Trades Based on Rigorous Research

From the very beginning of the insider trading trial, Raj Rajaratnam claimed that he was innocent and that he had based his trades on legitimate research.  Raj’s defense team presented numerous e-mails and both internal and external research reports supporting the trades that the government alleges were illegal.

Probably the most compelling witness for the defense in this regard was Rick Schutte, Galleon’s former president for U.S. operations and head of research.  During about 10 hours of direct testimony, Schutte testified that the trades by his ex-boss were based on a rigorous research process of “arbitraging consensus”.  Schutte testified how Galleon’s 35 analysts received thousands of reports which supported, or at times even contradicted the alleged illegal trades made by Rajaratnam.

Ultimately, the defense team tried to build a case that Raj’s trades were based on a mosaic of legitimate research and information, and that the information the government says is material nonpublic information were small pieces of this puzzle.  The defense team tried to make the case that the alleged material nonpublic information was not the cause for any of Raj’s trades.

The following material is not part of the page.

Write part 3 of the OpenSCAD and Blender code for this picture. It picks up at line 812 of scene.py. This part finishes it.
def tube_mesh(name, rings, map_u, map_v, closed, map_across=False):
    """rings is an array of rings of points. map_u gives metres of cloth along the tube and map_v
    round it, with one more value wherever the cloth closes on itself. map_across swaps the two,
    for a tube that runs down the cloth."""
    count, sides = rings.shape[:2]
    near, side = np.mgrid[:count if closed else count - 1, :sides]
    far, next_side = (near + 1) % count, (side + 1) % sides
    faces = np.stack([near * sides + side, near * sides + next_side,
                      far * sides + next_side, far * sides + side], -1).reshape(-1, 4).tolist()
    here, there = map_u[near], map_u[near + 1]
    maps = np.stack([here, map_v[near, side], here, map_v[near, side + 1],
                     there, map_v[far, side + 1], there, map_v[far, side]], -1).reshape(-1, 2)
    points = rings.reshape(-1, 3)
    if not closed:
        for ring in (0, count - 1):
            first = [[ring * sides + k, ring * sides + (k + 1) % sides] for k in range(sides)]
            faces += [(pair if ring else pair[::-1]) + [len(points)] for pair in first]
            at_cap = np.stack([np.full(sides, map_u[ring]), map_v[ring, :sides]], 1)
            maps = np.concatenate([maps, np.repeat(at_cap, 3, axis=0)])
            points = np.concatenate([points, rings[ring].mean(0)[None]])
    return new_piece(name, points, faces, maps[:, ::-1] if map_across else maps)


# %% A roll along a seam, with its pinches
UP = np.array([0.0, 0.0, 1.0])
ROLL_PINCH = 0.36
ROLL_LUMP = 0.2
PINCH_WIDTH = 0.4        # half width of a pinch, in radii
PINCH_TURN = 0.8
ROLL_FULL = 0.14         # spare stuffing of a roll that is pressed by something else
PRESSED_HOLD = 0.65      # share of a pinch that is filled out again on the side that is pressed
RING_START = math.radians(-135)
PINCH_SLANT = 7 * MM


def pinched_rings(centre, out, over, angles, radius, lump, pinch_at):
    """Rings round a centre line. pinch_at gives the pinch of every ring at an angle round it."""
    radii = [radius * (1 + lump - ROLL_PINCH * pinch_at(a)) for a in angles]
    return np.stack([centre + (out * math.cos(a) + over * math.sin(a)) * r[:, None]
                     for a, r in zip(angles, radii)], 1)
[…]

Material Information Already Public

In our estimation, the most compelling argument made by Raj’s defense team was that much of  the information he purportedly received was already in the public domain.  Certainly, Schutte testified that this was the case with eBay, where many in the marketplace were talking about possible layoffs well before the official announcement was made.

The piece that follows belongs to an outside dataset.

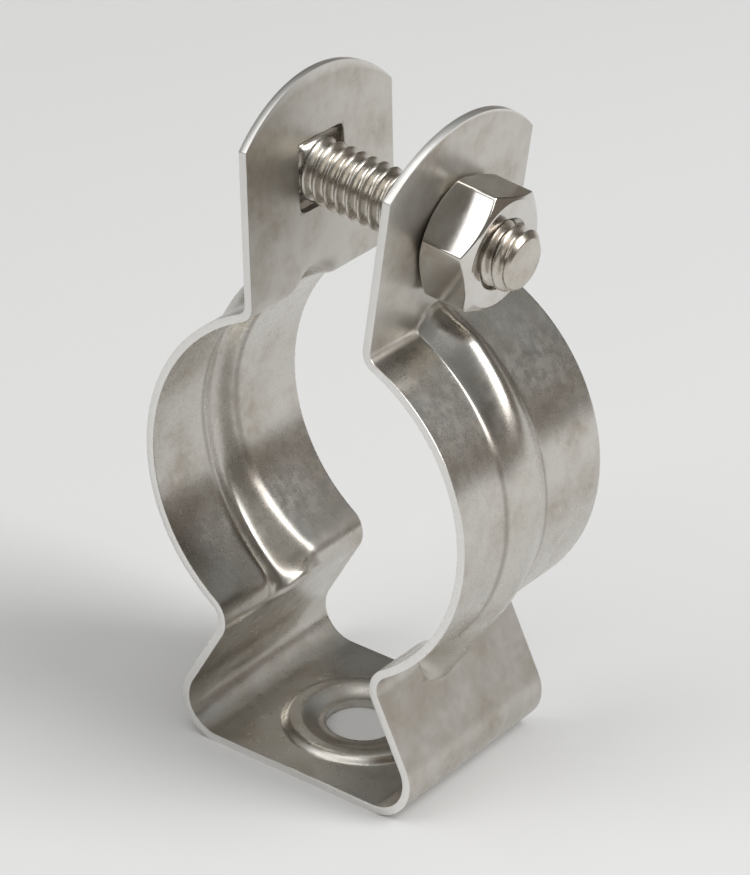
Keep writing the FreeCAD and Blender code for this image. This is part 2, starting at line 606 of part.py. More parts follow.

Gregg A. Jarrell, a finance professor at the University of Rochester’s graduate business school and the SEC’s chief economist from April 1984 to January 1987, also testified that Raj’s pattern of stock trading was “consistent” with information that was readily available to investors before the Galleon founder allegedly received inside information.

Professor Jarrell presented more than 200 charts, highlighting published news stories, and conclusions reached by Wall Street analysts that he said were available to investors before Raj Rajaratnam allegedly received inside information about a number of stocks, including Advanced Micro Devices, Clearwire, Goldman Sachs, and Google, Inc.

However, it is not clear to us whether Professor Jarrell and the defense effectively made the case that the alleged information Raj received was already in the public domain in every case.


Problems with this Strategy?

The defense team of John M. Dowd, Terence J. Lynam, William E. White and James E. Sherry of Akin Gump Strauss Hauer & Feld LLP ultimately tried to make the case that Raj Rajaratnam made the trades in question based on a mosaic of internal research and public information, and that the alleged “insider tips” he received were not the basis for his investment decisions.

One question this strategy brings up is whether an investor can legally trade in a stock after they receive material nonpublic information about that company, even if they have other research which supports the trade? 

Certainly, most buy-side compliance officers we speak with explain that the moment they receive notification that someone in the firm has received material nonpublic information about a company, that firm’s stock is placed on their restricted list.  This means the money manager cannot trade that stock, regardless of what their internal research suggests.

We think the biggest problem with the defense strategy is that it actually encourages hedge funds to seek out material nonpublic information, if they can also prove that they have a rigorous research process which would have supported their investment decisions.  In other words, the hedge fund’s research department becomes the screen which protects the firm from being convicted of insider trading charges.